## EXERCISE AIM
In the listing below, find the line with "return np.array(tilt @ pitch)", then repeat exactly every line from the top through that one.

## SOURCE EXCERPT
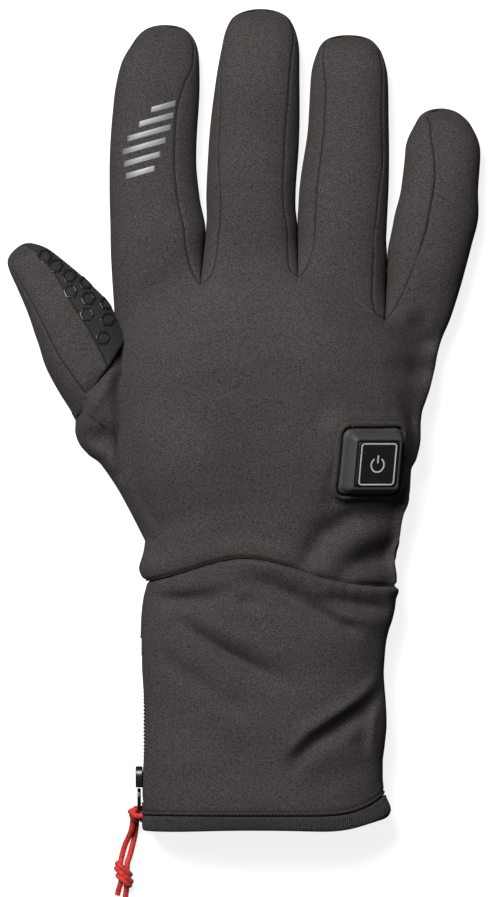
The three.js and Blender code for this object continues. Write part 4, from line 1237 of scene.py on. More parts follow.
    def side_strip(self, number: int, side: Edge, rows: int) -> Points:
        """A finger's side below its widest level, down to the palm's seam."""
        finger = self.fingers[number]
        sign = side.sign
        low = self.finger_turn()
        share = sign * across_shares(self.side_count, UNDER_POWER, 1.0, low)
        share = share[::-1] if side is Edge.LEFT else share
        y, _ = self.finger_heights(number, rows, share)
        return self.surface(number, share[None, :], finger.place(share[None, :], y), y, True)

    def crotch_groove(self, grid: Points) -> Points:
        """Sinks the palm's grid round each crotch, as deep as the seams that meet there."""
        crotches = grid[-1, self.upper_count - 1 : -1 : self.upper_count - 1]
        away = np.linalg.norm(grid[:, :, None] - crotches, axis=-1)
        sunk = bell(away, self.groove_width).sum(axis=-1)
        return grid - np.array([0.0, 0.0, 1.0]) * (self.groove * np.minimum(sunk, 1.0))[..., None]


# The control's place, which the cloth round it follows


@dataclass(frozen=True)
class ControlPlace:
    """The control's own frame: its origin is where the foot's middle leaves the cloth, z points out."""

    x: float = 35.1
    y: float = 43.9
    tilt: float = 27.0
    pitch: float = 11.0
    width: float = 23.6
    corner: float = 3.0
    depth: float = 3.2

    def origin(self, palm: Palm) -> Points:
        """The origin, on the palm's plain form."""
        along = self.y / palm.knuckle(self.x)
        table = palm.sections
        places = table.column("along")
        left, right, top = (np.interp(along, places, table.column(name)) for name in ("left", "right", "top"))
        crown = top * palm.thickness
        share = (self.x / palm.width - (left + right) / 2) / ((right - left) / 2)
        return np.array([self.x, self.y, float(upper_height(share, WIDEST * crown, crown))])

    def turn(self) -> Points:
        """Its rotation: the pitch about x, then the tilt about y."""
        pitch = Matrix.Rotation(np.radians(self.pitch), 3, "X")
        tilt = Matrix.Rotation(np.radians(self.tilt), 3, "Y")
        return np.array(tilt @ pitch)

    def inward(self, points: Points, palm: Palm) -> Points:
        """Points of the glove's frame, seen from the control's."""
        return (points - self.origin(palm)) @ self.turn()

    def outward(self, points: Points, palm: Palm) -> Points:
        """Points of the control's frame, seen from the glove's."""
        return points @ self.turn().T + self.origin(palm)

    def beyond(self, local: Points, margin: float) -> Values:
        """Distance outside the foot's rounded square, grown by a margin, and less than 0 inside it."""
        inner = self.width / 2 + margin - self.corner
        out = np.abs(local[..., :2]) - inner
        outside = np.hypot(*np.moveaxis(np.maximum(out, 0.0), -1, 0))
        return outside + np.minimum(out.max(axis=-1), 0.0) - self.corner


@dataclass
class SeamThread(Maker):
    """The dark thread along the seams: a thin line that swells at each stitch."""

    radius: float = 0.19
    swelling: float = 0.45
    pitch: float = 0.62
    lines: list[Points] = field(default_factory=list)

    def follow(self, line: Points, lift: float = 0.24) -> None:
        """Adds a seam's line, a little above the bottom of its groove."""
        self.lines.append(line + np.array([0.0, 0.0, lift]))

    def tube(self, line: Points) -> Patch:
        """One seam's thread: its radius is r (1 + b cos(2 pi s / pitch)), with s the distance along it."""
        run = arc_lengths(line, 0)
        kept = np.concatenate(([True], np.diff(run) > TINY))
        count = max(8, int(run[-1] / (self.pitch / 4)))
        even = np.linspace(0.0, run[-1], count)
        path = read_at(even, run[kept], line[kept])
        swell = 1.0 + self.swelling * np.cos(2 * np.pi * even / self.pitch)
        radius = self.radius * swell[:, None] * np.ones((1, 6))
        return Patch(capped(round_tube(path, radius, 6)), ring=True)

    def build(self) -> None:
        """Makes all the thread as one piece."""
        patches = [self.tube(line) for line in self.lines]
        self.bench.piece("seam_thread", patches, self.finishes.thread, "softshell")


@dataclass
class HandCloth(Maker):
    """The hand's sewn panels: back, palm and the fourchettes between the fingers."""

    hand: Hand
    control: ControlPlace
    thread: SeamThread
    seat_reach: float = 8.0
    seat_level: float = -0.5

    def seated(self, grid: Points) -> Points:
        """Draws the cloth round the control onto the plane of its foot."""
        local = self.control.inward(grid, self.hand.palm)
        away = self.control.beyond(local, 0.0)
        near = (1.0 - ease(away, 0.5, self.seat_reach)) * (np.abs(local[..., 2]) < 14.0)
        fold = 1.3 * bell(away - 3.2, 1.6) * ease(-local[..., 0] + local[..., 1], -6.0, 16.0)
        sunk = -2.6 * bell(away - 2.6, 2.4) * ease(-local[..., 1] - 0.4 * local[..., 0], 2.0, 14.0)
        local[..., 2] = mix(local[..., 2], self.seat_level, near) + fold + sunk
        moved = self.control.outward(local, self.hand.palm)
        return np.where((away < self.seat_reach * 1.6)[..., None], moved, grid)

    def back_patches(self) -> list[Patch]:
        """The grids of the back panel."""
        hand = self.hand
        top = self.seated(hand.crotch_groove(hand.palm_grid(hand.upper_columns(), hand.palm_rows)))
        sides = [hand.palm_grid(hand.side_columns(side), hand.palm_rows) for side in (Edge.LEFT, Edge.RIGHT)]
        whole = self.wrist_edge(np.concatenate((sides[0], top[:, 1:-1], sides[1]), axis=1))
        self.thread.follow(whole[0], 0.3)
        middles = (whole[:-1, :-1] + whole[1:, 1:]) / 2
        outside = self.control.beyond(self.control.inward(middles, hand.palm), 0.0) > 0.4
        high = middles[..., 2] > 20.0
        patches = [Patch(whole, keep=outside | ~high)]
        for number, finger in enumerate(hand.fingers):
            grid = hand.strip(number, Edge.LEFT, Edge.RIGHT, hand.upper_count)
            patches.append(Patch(hand.sewn(grid, list(finger.seams)), thin=[Edge.END]))
            for side in (Edge.LEFT, Edge.RIGHT):
                if side not in finger.gaps:
                    patches.append(Patch(hand.side_strip(number, side, hand.finger_rows), thin=[Edge.END]))
        return patches

    def wrist_edge(self, grid: Points) -> Points:
        """Turns the hand's lower edge in over the cuff, after a slight bulge above it."""
        distance = edge_distance(grid, Edge.START)
        swell = 0.6 * bell(distance - 4.0, 3.0) - 1.0 * bell(distance, 0.8)
        return grid + face_directions(grid) * swell[..., None]

    def palm_patches(self) -> list[Patch]:
        """The grids of the palm panel."""
        hand = self.hand
        columns = hand.under_columns()
        patches = [Patch(hand.palm_grid(columns, hand.palm_rows // 2), flip=True)]
        first = 1.0 - turn_of(hand.seam_share(FINGER_MIDDLE), UNDER_POWER)
        share = across_shares(hand.under_count, UNDER_POWER, first, 1.0 - first)[None, :]
        for number, finger in enumerate(hand.fingers):
            y, _ = hand.finger_heights(number, hand.finger_rows // 2, share[0])
            grid = hand.surface(number, share, finger.place(share, y), y, True)
            patches.append(Patch(grid, flip=True, thin=[Edge.END]))
        return patches

    def fourchette(self, near: int) -> list[Patch]:
        """The strips on both sides of the gap after one finger."""
        hand = self.hand
        patches = []
        for number, side in ((near, Edge.RIGHT), (near + 1, Edge.LEFT)):
            seam = Edge.LEFT if side is Edge.RIGHT else Edge.RIGHT
            grid = hand.creased(hand.sewn(hand.strip(number, side, None, 17), [seam]), number, side)
            self.thread.follow(grid[:-20, 0 if seam is Edge.LEFT else -1])
            patches.append(Patch(grid, thin=[Edge.END]))
            patches.append(Patch(hand.side_strip(number, side, hand.finger_rows), thin=[Edge.END]))
        return patches

    def build(self) -> None:
        """Makes the panels."""
        self.panel("back_panel_cloth", self.back_patches(), "back_panel")
        names = ("fourchette_index_middle", "fourchette_middle_ring", "fourchette_ring_little")
        for near, name in enumerate(names):
            self.panel(f"{name}_cloth", self.fourchette(near), name)
        self.panel("palm_panel_cloth", self.palm_patches(), "palm_panel", grip=True)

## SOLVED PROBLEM
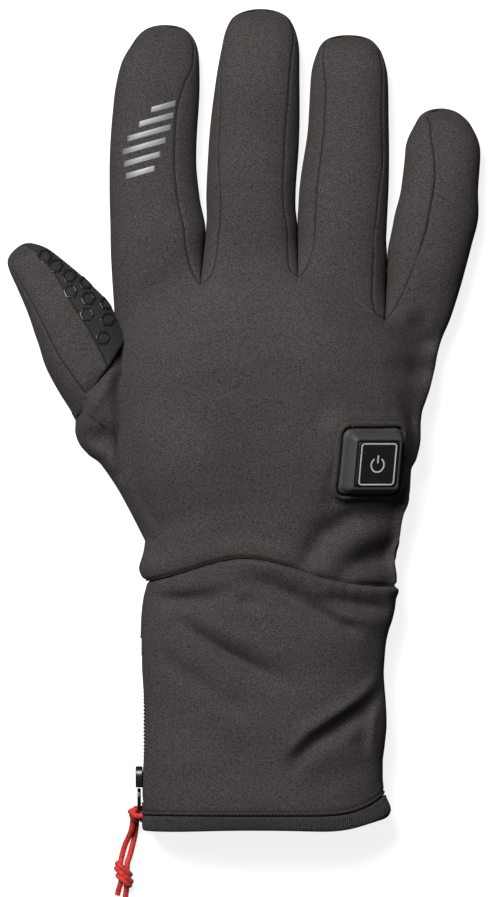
The three.js and Blender code for this object continues. Write part 4, from line 1237 of scene.py on. More parts follow.
    def side_strip(self, number: int, side: Edge, rows: int) -> Points:
        """A finger's side below its widest level, down to the palm's seam."""
        finger = self.fingers[number]
        sign = side.sign
        low = self.finger_turn()
        share = sign * across_shares(self.side_count, UNDER_POWER, 1.0, low)
        share = share[::-1] if side is Edge.LEFT else share
        y, _ = self.finger_heights(number, rows, share)
        return self.surface(number, share[None, :], finger.place(share[None, :], y), y, True)

    def crotch_groove(self, grid: Points) -> Points:
        """Sinks the palm's grid round each crotch, as deep as the seams that meet there."""
        crotches = grid[-1, self.upper_count - 1 : -1 : self.upper_count - 1]
        away = np.linalg.norm(grid[:, :, None] - crotches, axis=-1)
        sunk = bell(away, self.groove_width).sum(axis=-1)
        return grid - np.array([0.0, 0.0, 1.0]) * (self.groove * np.minimum(sunk, 1.0))[..., None]


# The control's place, which the cloth round it follows


@dataclass(frozen=True)
class ControlPlace:
    """The control's own frame: its origin is where the foot's middle leaves the cloth, z points out."""

    x: float = 35.1
    y: float = 43.9
    tilt: float = 27.0
    pitch: float = 11.0
    width: float = 23.6
    corner: float = 3.0
    depth: float = 3.2

    def origin(self, palm: Palm) -> Points:
        """The origin, on the palm's plain form."""
        along = self.y / palm.knuckle(self.x)
        table = palm.sections
        places = table.column("along")
        left, right, top = (np.interp(along, places, table.column(name)) for name in ("left", "right", "top"))
        crown = top * palm.thickness
        share = (self.x / palm.width - (left + right) / 2) / ((right - left) / 2)
        return np.array([self.x, self.y, float(upper_height(share, WIDEST * crown, crown))])

    def turn(self) -> Points:
        """Its rotation: the pitch about x, then the tilt about y."""
        pitch = Matrix.Rotation(np.radians(self.pitch), 3, "X")
        tilt = Matrix.Rotation(np.radians(self.tilt), 3, "Y")
        return np.array(tilt @ pitch)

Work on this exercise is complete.